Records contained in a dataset
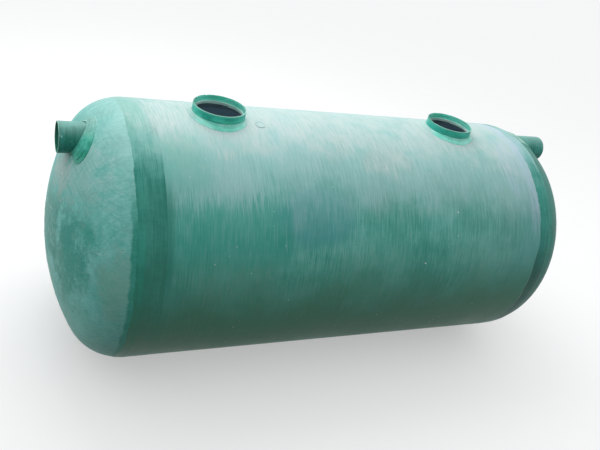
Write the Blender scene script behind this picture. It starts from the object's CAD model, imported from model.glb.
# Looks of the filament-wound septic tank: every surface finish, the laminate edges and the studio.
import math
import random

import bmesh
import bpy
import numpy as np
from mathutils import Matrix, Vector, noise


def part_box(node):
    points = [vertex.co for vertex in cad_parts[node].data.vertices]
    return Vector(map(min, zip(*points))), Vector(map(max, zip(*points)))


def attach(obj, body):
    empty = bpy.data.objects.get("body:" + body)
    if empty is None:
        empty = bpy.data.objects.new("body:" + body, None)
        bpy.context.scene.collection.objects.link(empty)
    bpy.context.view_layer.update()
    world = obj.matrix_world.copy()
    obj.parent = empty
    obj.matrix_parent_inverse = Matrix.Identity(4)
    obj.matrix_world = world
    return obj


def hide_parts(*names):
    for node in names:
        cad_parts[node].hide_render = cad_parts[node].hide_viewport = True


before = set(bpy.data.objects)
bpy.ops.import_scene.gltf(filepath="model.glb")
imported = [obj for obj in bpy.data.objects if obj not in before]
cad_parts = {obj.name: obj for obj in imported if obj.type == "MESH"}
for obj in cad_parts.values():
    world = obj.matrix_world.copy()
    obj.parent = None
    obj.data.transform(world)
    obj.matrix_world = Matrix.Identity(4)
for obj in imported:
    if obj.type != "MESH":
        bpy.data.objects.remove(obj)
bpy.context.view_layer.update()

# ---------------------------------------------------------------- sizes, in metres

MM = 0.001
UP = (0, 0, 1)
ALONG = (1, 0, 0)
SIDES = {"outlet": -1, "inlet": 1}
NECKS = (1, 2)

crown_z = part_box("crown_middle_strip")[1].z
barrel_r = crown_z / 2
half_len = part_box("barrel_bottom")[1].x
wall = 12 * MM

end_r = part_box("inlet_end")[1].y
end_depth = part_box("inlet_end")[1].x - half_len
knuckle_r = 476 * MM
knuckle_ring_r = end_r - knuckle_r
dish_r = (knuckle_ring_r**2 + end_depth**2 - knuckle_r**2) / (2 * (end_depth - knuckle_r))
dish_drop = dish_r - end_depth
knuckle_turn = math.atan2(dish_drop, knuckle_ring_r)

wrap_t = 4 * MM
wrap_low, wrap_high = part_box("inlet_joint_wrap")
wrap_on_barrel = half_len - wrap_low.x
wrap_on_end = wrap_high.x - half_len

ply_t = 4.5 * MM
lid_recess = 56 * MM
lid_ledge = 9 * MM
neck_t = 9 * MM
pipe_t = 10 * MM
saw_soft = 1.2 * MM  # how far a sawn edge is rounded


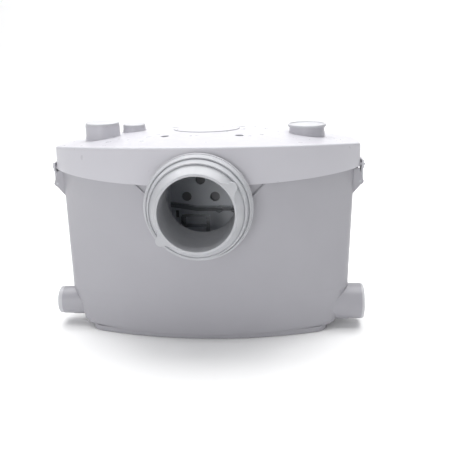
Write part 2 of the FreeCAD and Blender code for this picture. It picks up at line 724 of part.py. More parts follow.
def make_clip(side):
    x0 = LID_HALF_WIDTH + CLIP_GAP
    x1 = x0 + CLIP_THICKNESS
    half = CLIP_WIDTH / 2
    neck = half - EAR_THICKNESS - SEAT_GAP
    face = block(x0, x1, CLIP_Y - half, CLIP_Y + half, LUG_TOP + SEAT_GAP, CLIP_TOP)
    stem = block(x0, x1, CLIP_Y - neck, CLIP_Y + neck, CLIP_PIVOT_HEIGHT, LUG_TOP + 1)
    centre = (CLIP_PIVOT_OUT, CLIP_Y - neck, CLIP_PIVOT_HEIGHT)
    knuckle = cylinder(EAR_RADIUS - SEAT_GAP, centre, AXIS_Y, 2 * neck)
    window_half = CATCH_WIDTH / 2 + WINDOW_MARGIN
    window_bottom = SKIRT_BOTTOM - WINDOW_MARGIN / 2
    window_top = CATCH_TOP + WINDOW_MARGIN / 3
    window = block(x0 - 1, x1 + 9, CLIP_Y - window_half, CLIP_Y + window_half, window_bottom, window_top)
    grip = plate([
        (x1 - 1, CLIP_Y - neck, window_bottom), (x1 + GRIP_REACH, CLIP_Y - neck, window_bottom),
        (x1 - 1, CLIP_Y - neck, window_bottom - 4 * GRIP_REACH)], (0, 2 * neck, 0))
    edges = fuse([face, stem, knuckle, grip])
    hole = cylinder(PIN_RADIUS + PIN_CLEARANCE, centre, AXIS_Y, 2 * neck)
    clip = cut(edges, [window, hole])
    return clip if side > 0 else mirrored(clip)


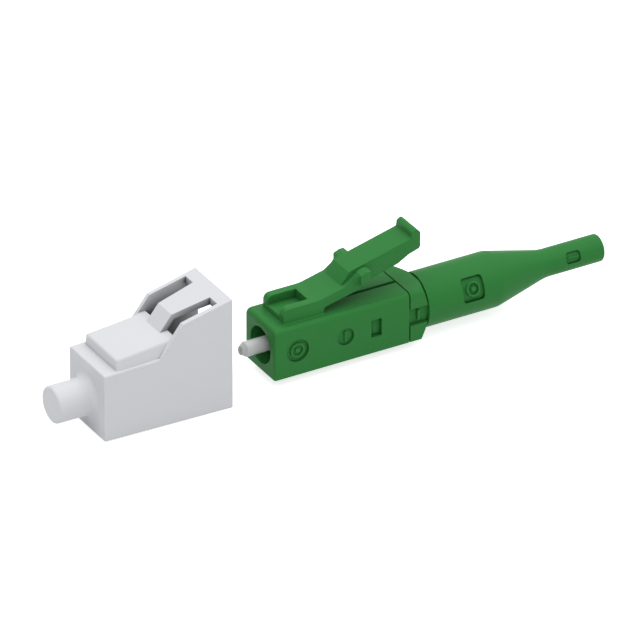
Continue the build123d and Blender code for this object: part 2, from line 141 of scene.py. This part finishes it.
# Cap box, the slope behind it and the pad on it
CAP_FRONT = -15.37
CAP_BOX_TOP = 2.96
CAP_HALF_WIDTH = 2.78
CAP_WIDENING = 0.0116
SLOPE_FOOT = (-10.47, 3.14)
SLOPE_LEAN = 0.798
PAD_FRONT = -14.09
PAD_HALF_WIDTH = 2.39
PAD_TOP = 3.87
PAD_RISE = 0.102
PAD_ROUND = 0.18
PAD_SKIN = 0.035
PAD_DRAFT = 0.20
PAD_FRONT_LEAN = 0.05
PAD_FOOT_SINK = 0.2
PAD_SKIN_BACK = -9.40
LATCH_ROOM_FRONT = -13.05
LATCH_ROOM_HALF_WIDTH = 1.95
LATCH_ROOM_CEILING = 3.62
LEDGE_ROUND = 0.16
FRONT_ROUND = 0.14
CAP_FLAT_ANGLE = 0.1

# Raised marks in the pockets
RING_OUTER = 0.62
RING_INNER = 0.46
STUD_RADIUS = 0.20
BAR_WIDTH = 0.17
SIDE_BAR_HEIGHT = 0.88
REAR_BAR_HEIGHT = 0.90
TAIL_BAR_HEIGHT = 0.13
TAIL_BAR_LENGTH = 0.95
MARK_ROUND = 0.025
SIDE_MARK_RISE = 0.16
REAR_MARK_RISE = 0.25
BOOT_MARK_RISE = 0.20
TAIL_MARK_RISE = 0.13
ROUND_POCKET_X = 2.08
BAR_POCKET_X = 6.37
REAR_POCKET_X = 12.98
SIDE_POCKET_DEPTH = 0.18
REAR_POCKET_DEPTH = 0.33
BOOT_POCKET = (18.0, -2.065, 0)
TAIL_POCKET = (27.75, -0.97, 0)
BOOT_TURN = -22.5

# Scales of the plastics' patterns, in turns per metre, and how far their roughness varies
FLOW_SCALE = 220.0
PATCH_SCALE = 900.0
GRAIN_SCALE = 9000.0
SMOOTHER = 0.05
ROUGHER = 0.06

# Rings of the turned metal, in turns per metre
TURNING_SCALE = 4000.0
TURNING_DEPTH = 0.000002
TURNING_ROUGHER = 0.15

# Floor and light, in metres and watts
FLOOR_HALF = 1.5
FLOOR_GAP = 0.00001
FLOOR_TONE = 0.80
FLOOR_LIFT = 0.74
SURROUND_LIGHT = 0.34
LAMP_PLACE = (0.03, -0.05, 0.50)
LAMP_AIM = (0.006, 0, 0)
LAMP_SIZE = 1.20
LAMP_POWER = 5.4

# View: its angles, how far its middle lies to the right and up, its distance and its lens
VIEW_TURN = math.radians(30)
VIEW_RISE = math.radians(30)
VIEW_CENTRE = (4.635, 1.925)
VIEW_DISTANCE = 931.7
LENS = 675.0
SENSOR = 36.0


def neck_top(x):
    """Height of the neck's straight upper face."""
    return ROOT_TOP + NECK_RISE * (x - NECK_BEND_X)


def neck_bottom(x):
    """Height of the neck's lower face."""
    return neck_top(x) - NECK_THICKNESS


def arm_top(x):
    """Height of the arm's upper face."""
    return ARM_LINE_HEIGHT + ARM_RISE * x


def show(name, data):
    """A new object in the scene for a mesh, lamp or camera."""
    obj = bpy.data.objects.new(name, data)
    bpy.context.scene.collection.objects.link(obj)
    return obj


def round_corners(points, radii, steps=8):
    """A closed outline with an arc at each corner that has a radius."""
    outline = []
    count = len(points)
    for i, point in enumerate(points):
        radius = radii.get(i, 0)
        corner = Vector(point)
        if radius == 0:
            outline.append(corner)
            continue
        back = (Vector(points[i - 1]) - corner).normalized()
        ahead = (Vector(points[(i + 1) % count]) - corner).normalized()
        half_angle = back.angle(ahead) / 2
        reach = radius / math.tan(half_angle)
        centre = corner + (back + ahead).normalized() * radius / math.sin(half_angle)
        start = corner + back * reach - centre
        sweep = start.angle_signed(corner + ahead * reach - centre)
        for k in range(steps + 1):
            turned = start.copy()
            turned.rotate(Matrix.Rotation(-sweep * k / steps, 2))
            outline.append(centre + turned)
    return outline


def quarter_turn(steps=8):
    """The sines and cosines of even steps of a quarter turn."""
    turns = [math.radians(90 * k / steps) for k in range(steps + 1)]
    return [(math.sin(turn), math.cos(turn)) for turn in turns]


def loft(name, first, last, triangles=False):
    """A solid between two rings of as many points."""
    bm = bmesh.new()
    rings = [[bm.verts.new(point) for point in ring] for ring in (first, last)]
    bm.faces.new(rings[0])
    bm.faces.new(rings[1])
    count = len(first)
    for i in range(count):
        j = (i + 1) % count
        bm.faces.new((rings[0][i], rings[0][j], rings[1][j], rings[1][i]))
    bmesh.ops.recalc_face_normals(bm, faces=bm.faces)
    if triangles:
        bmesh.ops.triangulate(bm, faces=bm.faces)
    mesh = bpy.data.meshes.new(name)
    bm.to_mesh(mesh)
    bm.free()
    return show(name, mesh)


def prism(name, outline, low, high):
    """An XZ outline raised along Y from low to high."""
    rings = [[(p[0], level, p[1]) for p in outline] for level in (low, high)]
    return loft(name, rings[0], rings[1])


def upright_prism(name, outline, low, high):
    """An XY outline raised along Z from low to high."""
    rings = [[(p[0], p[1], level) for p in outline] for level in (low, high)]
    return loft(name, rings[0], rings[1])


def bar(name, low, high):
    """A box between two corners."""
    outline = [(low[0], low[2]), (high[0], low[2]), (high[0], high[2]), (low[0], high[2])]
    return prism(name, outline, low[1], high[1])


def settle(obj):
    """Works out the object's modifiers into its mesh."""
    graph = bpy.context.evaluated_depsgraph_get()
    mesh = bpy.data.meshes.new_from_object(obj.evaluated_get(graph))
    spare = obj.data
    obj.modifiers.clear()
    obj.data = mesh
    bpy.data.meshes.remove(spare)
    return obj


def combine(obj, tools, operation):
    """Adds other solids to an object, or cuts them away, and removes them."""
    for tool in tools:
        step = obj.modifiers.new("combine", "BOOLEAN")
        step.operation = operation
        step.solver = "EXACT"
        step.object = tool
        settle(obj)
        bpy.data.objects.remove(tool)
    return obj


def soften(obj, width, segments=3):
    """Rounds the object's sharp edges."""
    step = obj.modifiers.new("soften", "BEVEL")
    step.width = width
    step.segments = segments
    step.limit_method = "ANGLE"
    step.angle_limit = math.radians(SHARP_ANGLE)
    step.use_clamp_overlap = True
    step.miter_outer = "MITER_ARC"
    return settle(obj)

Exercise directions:
In the listing above, find the line with "obj.parent = empty" and the line with "saw_soft = 1.2", then print exactly those lines and every line between them.

Response for this exercise:
    obj.parent = empty
    obj.matrix_parent_inverse = Matrix.Identity(4)
    obj.matrix_world = world
    return obj


def hide_parts(*names):
    for node in names:
        cad_parts[node].hide_render = cad_parts[node].hide_viewport = True


before = set(bpy.data.objects)
bpy.ops.import_scene.gltf(filepath="model.glb")
imported = [obj for obj in bpy.data.objects if obj not in before]
cad_parts = {obj.name: obj for obj in imported if obj.type == "MESH"}
for obj in cad_parts.values():
    world = obj.matrix_world.copy()
    obj.parent = None
    obj.data.transform(world)
    obj.matrix_world = Matrix.Identity(4)
for obj in imported:
    if obj.type != "MESH":
        bpy.data.objects.remove(obj)
bpy.context.view_layer.update()

# ---------------------------------------------------------------- sizes, in metres

MM = 0.001
UP = (0, 0, 1)
ALONG = (1, 0, 0)
SIDES = {"outlet": -1, "inlet": 1}
NECKS = (1, 2)

crown_z = part_box("crown_middle_strip")[1].z
barrel_r = crown_z / 2
half_len = part_box("barrel_bottom")[1].x
wall = 12 * MM

end_r = part_box("inlet_end")[1].y
end_depth = part_box("inlet_end")[1].x - half_len
knuckle_r = 476 * MM
knuckle_ring_r = end_r - knuckle_r
dish_r = (knuckle_ring_r**2 + end_depth**2 - knuckle_r**2) / (2 * (end_depth - knuckle_r))
dish_drop = dish_r - end_depth
knuckle_turn = math.atan2(dish_drop, knuckle_ring_r)

wrap_t = 4 * MM
wrap_low, wrap_high = part_box("inlet_joint_wrap")
wrap_on_barrel = half_len - wrap_low.x
wrap_on_end = wrap_high.x - half_len

ply_t = 4.5 * MM
lid_recess = 56 * MM
lid_ledge = 9 * MM
neck_t = 9 * MM
pipe_t = 10 * MM
saw_soft = 1.2 * MM  # how far a sawn edge is rounded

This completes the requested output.